**What is asked**
From the first line of the data through the line containing "from FreeCAD import Vector", return each line exactly.

** Start of Material **

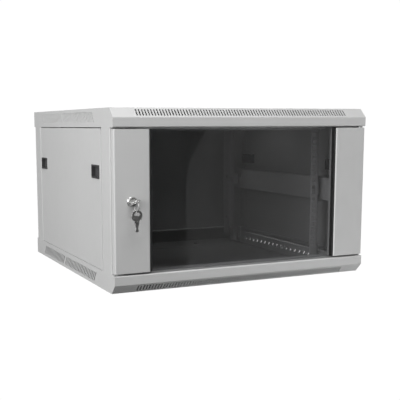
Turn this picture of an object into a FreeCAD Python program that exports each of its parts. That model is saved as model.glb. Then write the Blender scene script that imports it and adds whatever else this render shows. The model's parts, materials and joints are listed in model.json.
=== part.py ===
"""Wall-mount network cabinet for 19-inch equipment, six units high.

Folded steel frame, lift-off side panels held by slide latches, and a smoked
glass door between two steel strips with a cam lock, its key and a spare.

Axes: +Z up, the door faces -Y, +X is to the right seen from the front.
Origin: middle of the lower edge of the back, on the wall plane. Millimetres.
"""
import FreeCAD, Part
import math
import os
from FreeCAD import Vector

# ---------------------------------------------------------------- overall
WIDTH = 600.0
DEPTH = 600.0
HEIGHT = 370.0
SHEET = 1.5              # frame steel
BEND = 1.0               # inside radius of a fold
PIERCE = 3 * SHEET       # reach of a cut that goes right through one sheet
NEARLY = 1.01            # an edge up to this many times a length counts as that length

# ---------------------------------------------------------------- pans
PAN_HEIGHT = 38.5        # bottom pan and top cover are the same folded shell
CHAMFER_RUN = 18.5       # sloping front edge, measured along Y
CHAMFER_RISE = 19.0      # and along Z
FRONT_LEDGE = 55.0
REAR_LEDGE = 30.0
SIDE_LEDGE = 16.0
COVER_LIP = 7.0          # stiffening lip under the front ledge of the cover

SLOT_WIDTH = 3.3         # slots in the sloping edge
SLOT_LENGTH = 17.5
SLOT_PITCH = 6.5
SLOT_MARGIN = 50.0

VENT_WIDTH = 4.6         # leaning slots in the side walls
VENT_PITCH = 10.1
VENT_LOW = 7.0
VENT_HIGH = 28.0
VENT_LEAN = 16.0
VENT_FRONT = 112.5
VENT_REAR = 88.0
VENT_BRIDGE = 9.0        # extra steel between the front and the rear group
VENT_FRONT_SHARE = 0.565

ENTRY_LENGTH = 260.0     # cable entry at the back of both pans
ENTRY_DEPTH = 55.0
ENTRY_FROM_BACK = 48.0
ENTRY_OVERLAP = 12.0
ENTRY_SHEET = 1.2

FAN_HOLE_SPACING = 105.0
FAN_HOLE_R = 2.2
FAN_GRILLE_R = 53.0
FAN_SLOT_WIDTH = 5.0
FAN_SLOT_PITCH = 10.0
FAN_OFFSET = 100.0       # fan centres from the middle of the cover
FAN_FROM_BACK = 290.0

# ---------------------------------------------------------------- posts
POST_SETBACK = 18.5      # front posts stand this far behind the front plane
FRONT_POST_END = 71.5
REAR_POST_DEPTH = 59.0
POST_FRONT_FLANGE = 21.0
POST_LIP = 10.0
CORE_INSET = 38.0        # plane of the depth rails, braces and inner flanges
FOOT_SHEET = 3.0
FOOT_SCREW_INSET = 14.0
FOOT_SCREW_FRONT = 42.0
FOOT_SCREW_BACK = 22.0
REAR_INSET = 8.0         # posts and back panel stand this far before the wall plane

BACK_OVERLAP = 18.0      # back panel over the rear flanges
BACK_GAP = 0.3
BACK_SCREW_END = 30.0    # from the ends of the rear posts
WALL_HOLE_R = 4.5        # in the rear flanges, clear of the back panel
WALL_HOLE_INSET = 11.0
WALL_HOLE_SPACING = 220.0

# ---------------------------------------------------------------- inner steel
DEPTH_RAIL_HEIGHT = 35.0
DEPTH_RAIL_FOOT = 18.0
DEPTH_RAIL_GAP = 6.0     # from the ends of the rail to the front and rear posts
WINDOW_PITCH = 20.5
WINDOW_LENGTH = 9.0
WINDOW_HEIGHT = 8.0
WINDOW_Z = 17.3
WINDOW_FRONT = 154.5
WINDOW_REAR = 130.0

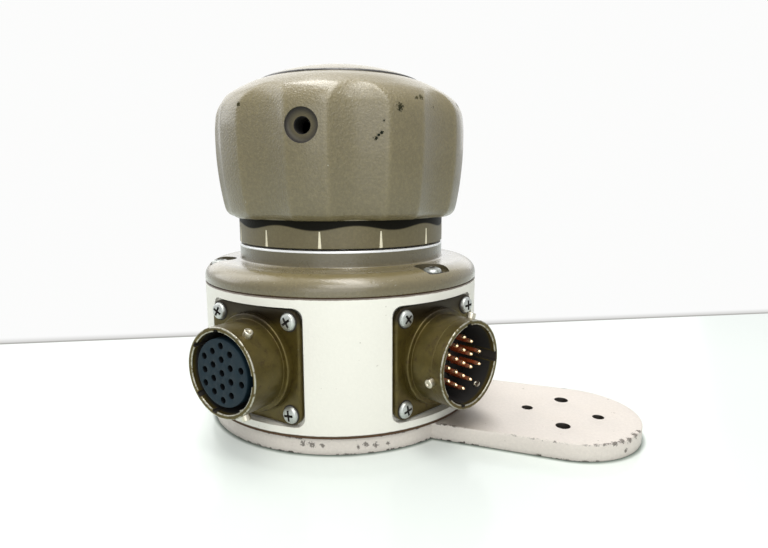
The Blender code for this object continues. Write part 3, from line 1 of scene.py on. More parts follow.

** End of Material **

**Exercise answer**
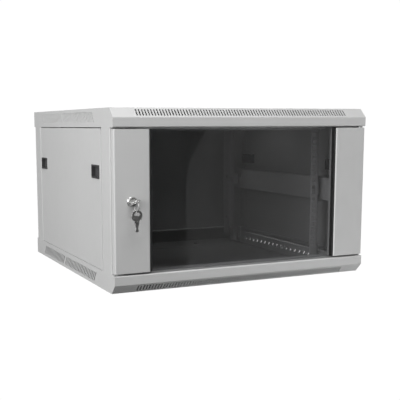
Turn this picture of an object into a FreeCAD Python program that exports each of its parts. That model is saved as model.glb. Then write the Blender scene script that imports it and adds whatever else this render shows. The model's parts, materials and joints are listed in model.json.
=== part.py ===
"""Wall-mount network cabinet for 19-inch equipment, six units high.

Folded steel frame, lift-off side panels held by slide latches, and a smoked
glass door between two steel strips with a cam lock, its key and a spare.

Axes: +Z up, the door faces -Y, +X is to the right seen from the front.
Origin: middle of the lower edge of the back, on the wall plane. Millimetres.
"""
import FreeCAD, Part
import math
import os
from FreeCAD import Vector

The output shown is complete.